The CO refused to bend and affirmed the denial arguing that the employer’s representation on the ETA Form 9089 that Other – AMI Certification is the highest education level achieved by the foreign national did not enable the DOL to verify from the face of the application that the foreign worker earned a Bachelor’s degree which is the minimum education level required. The CO then went on to present the novel argument that “there is sufficient free form space on the ETA Form 9089” for the employer to disclose, for example, that the foreign national possessed a Bachelor’s degree (or its equivalent) in addition to AMI Certification.
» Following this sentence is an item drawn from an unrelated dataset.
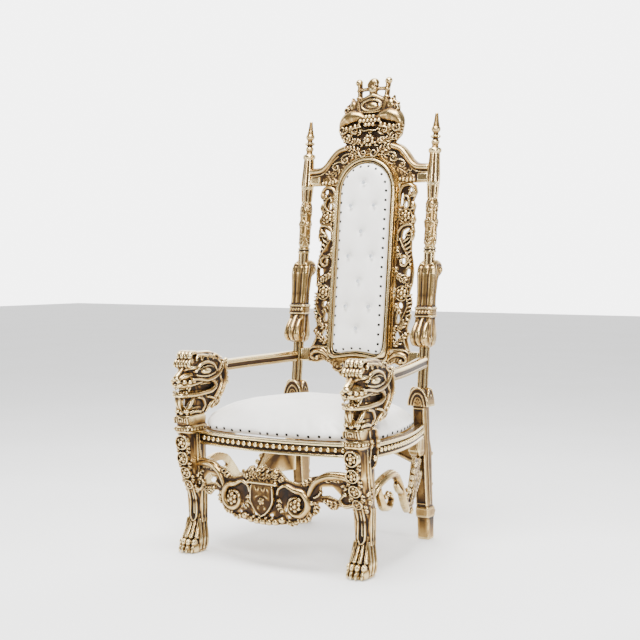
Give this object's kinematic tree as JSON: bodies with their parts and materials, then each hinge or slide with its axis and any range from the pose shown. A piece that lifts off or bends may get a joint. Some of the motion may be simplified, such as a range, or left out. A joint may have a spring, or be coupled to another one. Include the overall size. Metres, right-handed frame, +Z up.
{
  "type": "carved throne chair",
  "caption": "High-backed throne with lion-headed front legs, pierced scroll carving, turned posts, a crowned crest, and padded white seat and back.",
  "frame": {"origin": "on the floor, under the middle of the throne's bounding box", "axes": "+Z up, the sitter faces -Y, +X is on the sitter's left"},
  "size_m": [0.804, 0.8402, 1.8],
  "materials": {
    "gilt_wood": "carved wood with an antique gold finish, brown glaze in the hollows",
    "white_leather": "smooth white upholstery leather over padding",
    "crystal": "faceted clear buttons",
    "nailheads": "small domed steel nail heads, darkened"
  },
  "bodies": {
    "root": {"front_leg_right": "gilt_wood", "front_leg_left": "gilt_wood", "rear_post_right": "gilt_wood", "rear_post_left": "gilt_wood", "seat_rail_front": "gilt_wood", "seat_rail_right": "gilt_wood", "seat_rail_left": "gilt_wood", "seat_rail_back": "gilt_wood", "seat_cushion": "white_leather", "front_apron": "gilt_wood", "side_apron_right": "gilt_wood", "side_apron_left": "gilt_wood", "rear_apron": "gilt_wood", "arm_right": "gilt_wood", "arm_left": "gilt_wood", "back_frame": "gilt_wood", "back_board": "gilt_wood", "back_cushion": "white_leather", "tufting_button_1": "crystal", "tufting_button_2": "crystal", "tufting_button_3": "crystal", "tufting_button_4": "crystal", "tufting_button_5": "crystal", "tufting_button_6": "crystal", "tufting_button_7": "crystal", "tufting_button_8": "crystal", "tufting_button_9": "crystal", "tufting_button_10": "crystal", "fretwork_right": "gilt_wood", "fretwork_left": "gilt_wood", "lower_back_rail": "gilt_wood", "crest_rail": "gilt_wood"}
  },
  "joints": []
}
BALCA thankfully saw reason and held that while the initial denial could be understood since it is hardly intuitive that AMI Certification is a higher level of education than a Bachelor’s degree, the CO’s insistence that the Employer disclose the foreign national’s holding of a Bachelor’s or Master’s degree be disclosed on the ETA Form 9089, even in the face of documentation on a motion for reconsideration showing that a Bachelor’s degree is a prerequisite for the foreign national’s admission to the Minnesota Montessori Training Facility for its AMI certification program, was unreasonable and unsupported by the regulations. BALCA was not persuaded by the CO’s claim that the ETA Form 9089 had adequate free form text fields finding, as any reasonable person would, that the form actually does not have any obvious free form space for clarifying why a person would necessarily have at least a Bachelor’s degree to have obtained an AMI certification.
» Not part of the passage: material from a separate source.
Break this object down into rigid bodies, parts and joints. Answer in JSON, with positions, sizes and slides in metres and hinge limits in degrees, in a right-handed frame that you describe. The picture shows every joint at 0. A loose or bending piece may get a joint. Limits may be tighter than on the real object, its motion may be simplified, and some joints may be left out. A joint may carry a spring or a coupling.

Matter of Clariden and the recent PERM denials highlight the fact that practitioners need to find some way to list all of the foreign national’s credentials somewhere on the ETA Form 9089. While we await the DOL’s forthcoming FAQ, it is important to make every attempt to alert the CO that the foreign national possesses the qualification required for the offered position. If the offered position requires experience in specific technologies then these technologies need to be listed somewhere in the job descriptions of the foreign national’s past experience. If the offered position requires any license, certification, knowledge or anything other than work experience, it needs to be listed in Section K. This information can be listed in Section K.9 between asterisks or in capital letters or in any manner at the bottom of any job description for the foreign national’s past experience or it can be listed on its own in Section K.9.
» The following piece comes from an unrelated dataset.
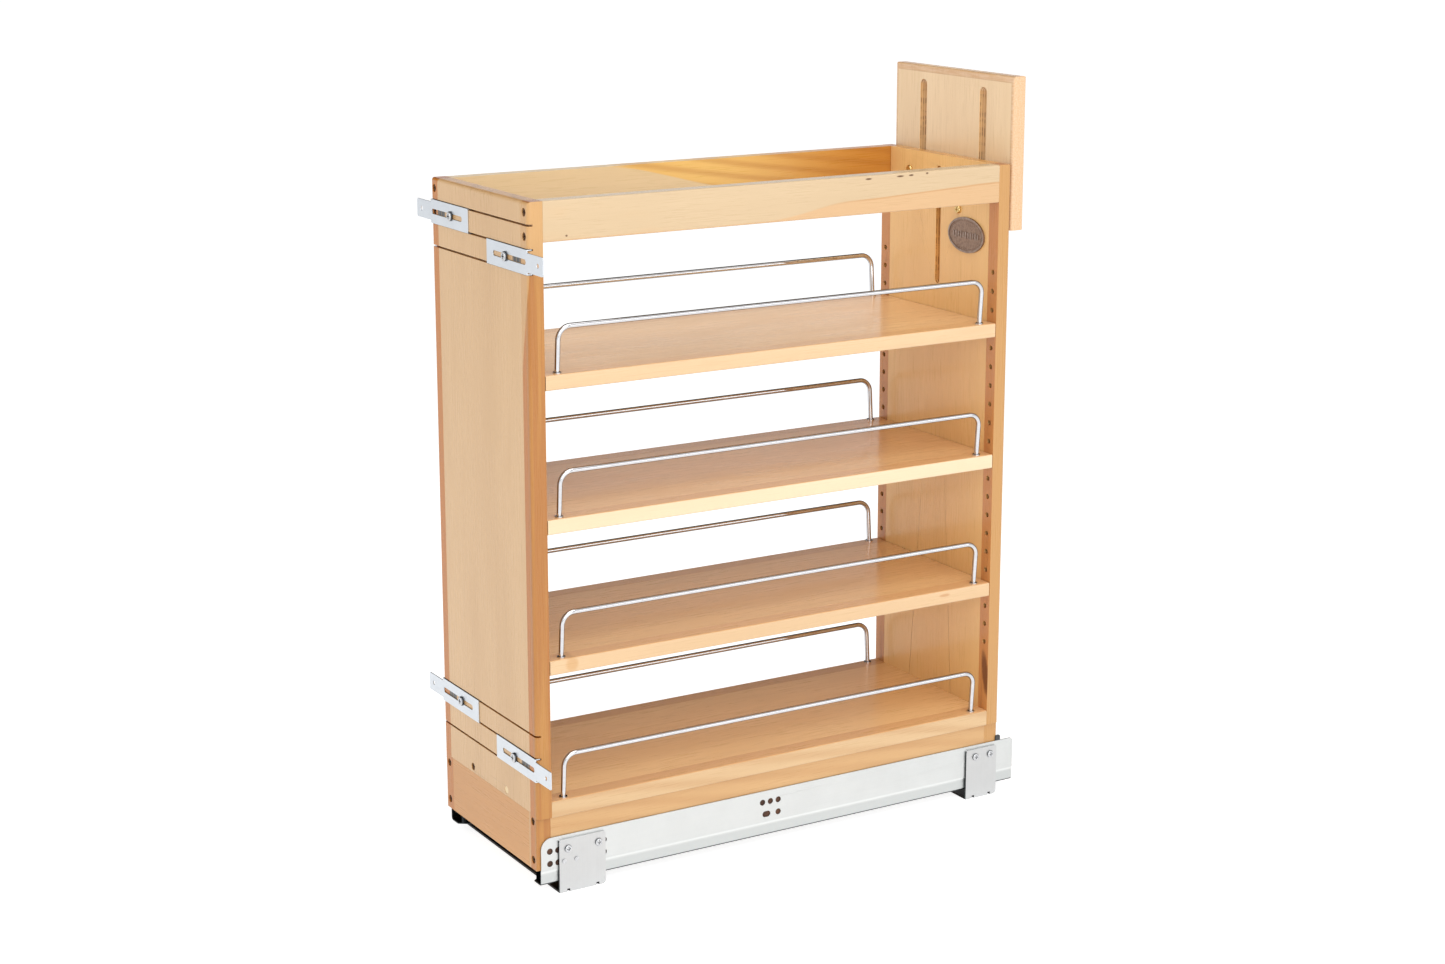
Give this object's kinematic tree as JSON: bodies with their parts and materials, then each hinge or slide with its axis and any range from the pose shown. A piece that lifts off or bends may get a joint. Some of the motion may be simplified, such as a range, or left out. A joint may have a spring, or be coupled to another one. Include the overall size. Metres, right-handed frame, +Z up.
{
  "type": "pull-out pantry organizer",
  "caption": "Tall narrow wooden pull-out pantry organizer for a base cabinet, with railed shelves, full-extension slides, door brackets and a height-adjustable rear panel.",
  "frame": {"origin": "on the floor plane, at the centre of the four floor screw holes", "axes": "+X to the right seen from the front, +Z up, -Y towards the user, which is the direction the carrier pulls out"},
  "size_m": [0.2626, 0.5532, 0.737],
  "materials": {
    "birch_plywood": "clear satin lacquer over light plywood veneer",
    "maple": "clear satin lacquer over solid light hardwood",
    "chrome_wire": "bright chrome plate",
    "zinc_plate": "pale zinc plate",
    "bracket_zinc": "light grey zinc plate",
    "brass": "yellow passivated",
    "brown_screw": "dark brown",
    "bronze_badge": "satin bronze, no marking",
    "black_plastic": "moulded",
    "grey_plastic": "moulded",
    "white_nylon": "moulded"
  },
  "bodies": {
    "base": {"cabinet_profile_left": "zinc_plate", "cabinet_profile_right": "zinc_plate", "front_floor_bracket": "bracket_zinc", "rear_floor_bracket": "bracket_zinc", "bracket_screws": "bracket_zinc", "bracket_rivets": "bracket_zinc", "soft_close_units": "grey_plastic", "rear_caps": "black_plastic"},
    "intermediate_profiles": {"intermediate_profile_left": "zinc_plate", "intermediate_profile_right": "zinc_plate"},
    "lower_carriages": {"lower_carriage_left": "white_nylon", "lower_carriage_right": "white_nylon"},
    "upper_carriages": {"upper_carriage_left": "white_nylon", "upper_carriage_right": "white_nylon"},
    "upper_shelf_unit": {"upper_shelf": "birch_plywood", "upper_shelf_edges": "maple", "upper_rail_left": "chrome_wire", "upper_rail_right": "chrome_wire"},
    "middle_shelf_unit": {"middle_shelf": "birch_plywood", "middle_shelf_edges": "maple", "middle_rail_left": "chrome_wire", "middle_rail_right": "chrome_wire"},
    "lower_shelf_unit": {"lower_shelf": "birch_plywood", "lower_shelf_edges": "maple", "lower_rail_left": "chrome_wire", "lower_rail_right": "chrome_wire"},
    "extension": {"extension_panel": "birch_plywood", "guide_bolt": "brass"},
    "door_bracket_upper_left": {"door_bracket_upper_left": "bracket_zinc"},
    "door_bracket_upper_right": {"door_bracket_upper_right": "bracket_zinc"},
    "door_bracket_lower_left": {"door_bracket_lower_left": "bracket_zinc"},
    "door_bracket_lower_right": {"door_bracket_lower_right": "bracket_zinc"},
    "release_lever_left": {"release_lever_left": "grey_plastic"},
    "release_lever_right": {"release_lever_right": "grey_plastic"},
    "carrier": {"badge": "bronze_badge", "base_panel": "birch_plywood", "bottom_rail_left": "chrome_wire", "bottom_rail_right": "chrome_wire", "bottom_shelf": "birch_plywood", "bottom_shelf_edges": "maple", "brass_screws": "brass", "door_clamp_screws": "bracket_zinc", "drawer_profile_left": "zinc_plate", "drawer_profile_right": "zinc_plate", "front_base_board": "birch_plywood", "front_panel": "birch_plywood", "front_stile_left": "maple", "front_stile_right": "maple", "locking_device_left": "grey_plastic", "locking_device_right": "grey_plastic", "rear_panel": "birch_plywood", "rear_stile_left": "maple", "rear_stile_right": "maple", "shelf_support_wires": "chrome_wire", "side_skirt_left": "maple", "side_skirt_right": "maple", "soft_close_strikers": "black_plastic", "top_apron_left": "maple", "top_apron_right": "maple", "wood_screws": "brown_screw"}
  },
  "joints": [
    {"name": "pull_out", "type": "slide", "parent": "base", "child": "carrier", "axis": [0, -1, 0], "range_m": [0, 0.5]},
    {"name": "intermediate_run", "type": "slide", "parent": "base", "child": "intermediate_profiles", "axis": [0, -1, 0], "range_m": [0, 0.25]},
    {"name": "lower_carriage_run", "type": "slide", "parent": "base", "child": "lower_carriages", "axis": [0, -1, 0], "range_m": [0, 0.125]},
    {"name": "upper_carriage_run", "type": "slide", "parent": "base", "child": "upper_carriages", "axis": [0, -1, 0], "range_m": [0, 0.375]},
    {"name": "upper_shelf_slide", "type": "slide", "parent": "carrier", "child": "upper_shelf_unit", "axis": [1, 0, 0], "range_m": [0, 0.19]},
    {"name": "middle_shelf_slide", "type": "slide", "parent": "carrier", "child": "middle_shelf_unit", "axis": [1, 0, 0], "range_m": [0, 0.19]},
    {"name": "lower_shelf_slide", "type": "slide", "parent": "carrier", "child": "lower_shelf_unit", "axis": [1, 0, 0], "range_m": [0, 0.19]},
    {"name": "extension_height", "type": "slide", "parent": "carrier", "child": "extension", "axis": [0, 0, 1], "range_m": [-0.085, 0.025]},
    {"name": "door_bracket_upper_left_adjust", "type": "slide", "parent": "carrier", "child": "door_bracket_upper_left", "axis": [-1, 0, 0], "range_m": [-0.018, 0.022]},
    {"name": "door_bracket_upper_right_adjust", "type": "slide", "parent": "carrier", "child": "door_bracket_upper_right", "axis": [1, 0, 0], "range_m": [-0.018, 0.022]},
    {"name": "door_bracket_lower_left_adjust", "type": "slide", "parent": "carrier", "child": "door_bracket_lower_left", "axis": [-1, 0, 0], "range_m": [-0.018, 0.022]},
    {"name": "door_bracket_lower_right_adjust", "type": "slide", "parent": "carrier", "child": "door_bracket_lower_right", "axis": [1, 0, 0], "range_m": [-0.018, 0.022]},
    {"name": "release_lever_left_press", "type": "hinge", "parent": "carrier", "child": "release_lever_left", "pos_m": [-0.0545, -0.23475, 0.0313], "axis": [0, 0, -1], "range_deg": [0, 12], "stiffness_Nm_per_rad": 0.05},
    {"name": "release_lever_right_press", "type": "hinge", "parent": "carrier", "child": "release_lever_right", "pos_m": [0.0545, -0.23475, 0.0313], "axis": [0, 0, 1], "range_deg": [0, 12], "stiffness_Nm_per_rad": 0.05}
  ],
  "couplings": [
    {"joint": "intermediate_run", "follows": "pull_out", "ratio": 0.5},
    {"joint": "lower_carriage_run", "follows": "pull_out", "ratio": 0.25},
    {"joint": "upper_carriage_run", "follows": "pull_out", "ratio": 0.75}
  ]
}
The moral of the story is basically that anything which could remotely be unclear to the CO should be explained somewhere on the ETA Form 9089, notwithstanding the space limitations. But with regard to the recent Section K denials, the hope is that once the FAQ has been published the DOL will apply its requirement prospectively rather than to already pending cases. In such matters, the DOL really ought to hold itself accountable for setting a precedent for how the ETA Form 9089 should be completed merely by its certification of all prior cases.